3) Finally (on my list), and the option I prefer: A grassroots campaign to urge the party to select a leader in caucus. This has been done before, and can be done now - BUT - it has to be shown that Liberals back this. Launch a Facebook Group and urge all Liberals to join, for the survival of the party: A group imploring our party elected caucus and leadership to select a leader on behalf of the party.

There is another option, but it appears the public is VERY against it: maintain a coalition under the leadership of Stephane Dion. This, in my opinion, would start us out 3 steps back of everyone. We don't have time to build up his image (or change it). If he becomes "the accidental Prime Minister" in the meantime, so be it, but we need to show the public we hear them. We either get a new leader established very soon, or put another "interim" leader in place after we allow Mr. Dion to stay in there while any "coalition backlash" is absorbed.

Regardless of the direction we take this party, the parties of the "coalition" need to reach out to the public the only way they can (broke as we are), which is the consultation process. It will have the effect of showing we're still working hard - not just disturbing shit, then running home to our ridings to enjoy a holiday and lick our wounds.
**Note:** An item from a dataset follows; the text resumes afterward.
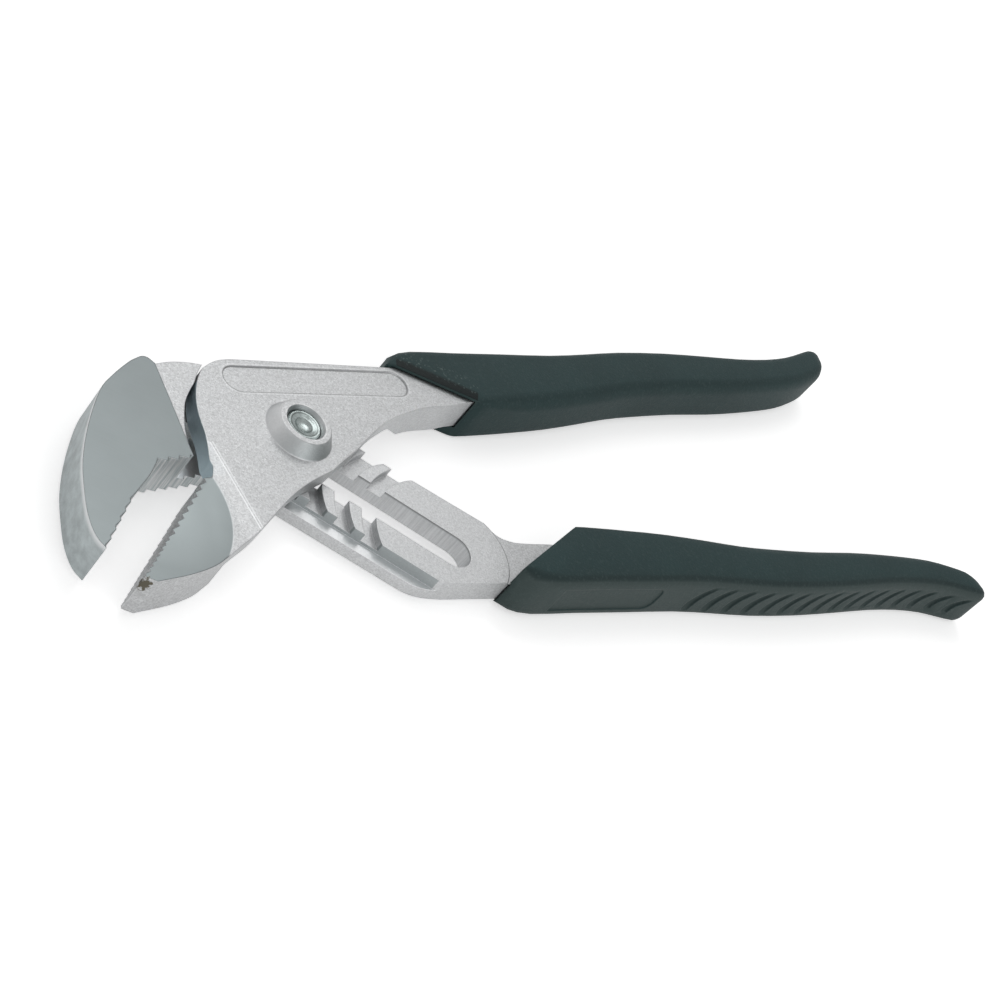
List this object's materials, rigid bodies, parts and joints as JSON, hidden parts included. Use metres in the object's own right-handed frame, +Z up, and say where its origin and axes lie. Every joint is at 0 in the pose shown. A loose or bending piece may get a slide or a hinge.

It will show that we have REAL ideas for Canadians. Some will say this may help air any strong disagreements between coalition partners. In an open public forum, I say let it. If the NDP snaps over something we like, we have an easy "out". If, on the other hand, the partners have a positive discussion about the growth of this country, then we're all winners. The key is we're listening to the public - not talking at them. There won't be much opportunity for disagreement.

Public consultations... it's the only "cost free" (or lower cost) option we have, to get the opposition views across. In doing so, not only do we HEAR THE PEOPLE, but we also show that we are continuing the work of the nation - even IF WE'RE LOCKED OUT OF PARLIAMENT.

Whether a coalition remains after this, or not, doesn't matter. Both parties will look good in the offing.